Maybe a strike would actually make TV better, said Dave Lucas on his blog. “Americans are tired of Survivor and Paris & Nicole and the whole lot of what has been ‘Reality TV’—perhaps the next step is to import foreign shows, like XiaXue’s Girls Out Loud or even better, the South African Big Brother series." If that doesn’t happen, there are other things to do besides watching TV—like checking out “YouTube, Facebook, and blogs!”
From a financial perspective, said Michael Cieply and Brooks Barnes in The New York Times, this strike couldn’t come at a worse time. “It threatens to tear a hole in the economy of Southern California, even as it already copes with a collapse in home sales and widespread devastation from last month’s fires.” And it’s not just writers that would be affected. “Thousands of businesses, whether mom-and-pop companies that train dogs for television shows or lumber yards that specialize in building materials for sets, face possibly dire consequences.”
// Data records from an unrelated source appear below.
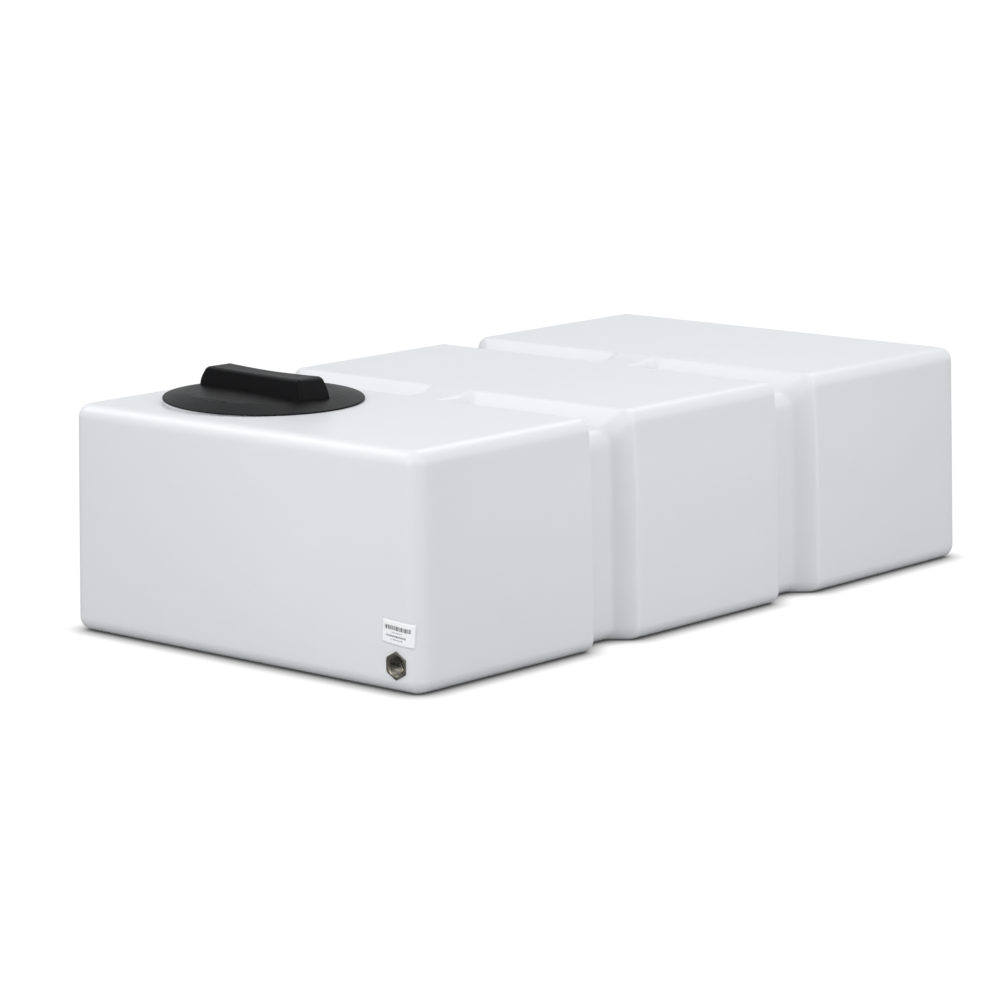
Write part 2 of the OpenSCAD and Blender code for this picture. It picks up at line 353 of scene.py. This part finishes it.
def groove_path(inset):
    """Depth of the grooves along the tank's length, as (y, depth) points, for a surface inset into the wall."""
    spread = 2 * inset * math.tan(math.pi / 8)
    corners = [(-LENGTH / 2 - 10, 0)]
    radii = []
    for y in GROOVE_YS:
        corners += [(y - (GROOVE_MOUTH + spread) / 2, 0), (y - (GROOVE_FLOOR + spread) / 2, GROOVE_DEPTH)]
        corners += [(y + (GROOVE_FLOOR + spread) / 2, GROOVE_DEPTH), (y + (GROOVE_MOUTH + spread) / 2, 0)]
        lip, floor = max(GROOVE_LIP_R - inset, 3), GROOVE_FLOOR_R + inset / 2
        radii += [lip, floor, floor, lip]
    corners.append((LENGTH / 2 + 10, 0))
    return fillet_path(corners, radii)


def lean_and_swell(points):
    """Leans the walls in as they rise, and gives the flat walls their slight outward swell."""
    x, y, z = points.T
    rise = z / HEIGHT
    edges = [-LENGTH / 2, GROOVE_YS[0], GROOVE_YS[1], LENGTH / 2]
    along = np.zeros_like(y)
    for a, b in zip(edges, edges[1:]):
        inside = (y > a) & (y < b)
        t = (2 * y - a - b) / (b - a)
        along = np.where(inside, (1 - t ** 2) ** 2, along)
    across = np.clip(1 - (2 * x / WIDTH) ** 2, 0, 1)
    upward = np.clip(1 - (2 * rise - 1) ** 2, 0, 1)
    clear_of_lid = ramp(np.hypot(x - LID_X, y - LID_Y), LID_R + 12, LID_R + 120)
    bow = SIDE_BOW * np.clip(1 - (2 * y / LENGTH) ** 2, 0, 1) * (1 - ramp(rise, 0.55, 1.0))
    side = (bow + BAY_SWELL * along * upward) * np.sign(x) * np.abs(2 * x / WIDTH) ** 6
    clear_of_outlet = np.where(y < 0, ramp(np.hypot(x - OUTLET_X, z - OUTLET_Z), 70, 200), 1)
    end = END_SWELL * np.sign(y) * np.abs(2 * y / LENGTH) ** 12 * across * upward * clear_of_outlet
    top = TOP_SWELL * np.clip(rise, 0, 1) ** 8 * along * across * clear_of_lid
    leaning = np.stack([-2 * DRAFT / WIDTH * rise * x, -2 * DRAFT / LENGTH * rise * y,
                        np.zeros_like(z)], axis=1)
    return points + leaning + np.stack([side, end, top], axis=1)


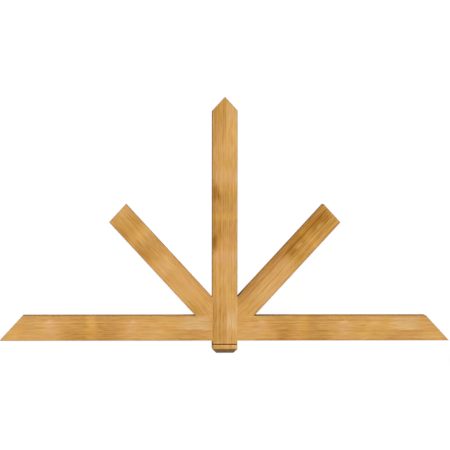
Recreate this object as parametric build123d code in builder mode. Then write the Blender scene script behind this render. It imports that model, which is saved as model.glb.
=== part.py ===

With all that’s going on in the world, it’s hard to feel sorry for the entertainment industry, said John Robin Baitz, also in The Huffington Post. “Millions of kids remain uninsured in this country, and we are embroiled in a war that WILL go on and on, with no real end in sight.” And “most of what we make is of questionable value”—and that's coming from a TV writer. “I am a (skeptical) advocate for the strike.” But I’d rather focus on “lining up behind a candidate for president.”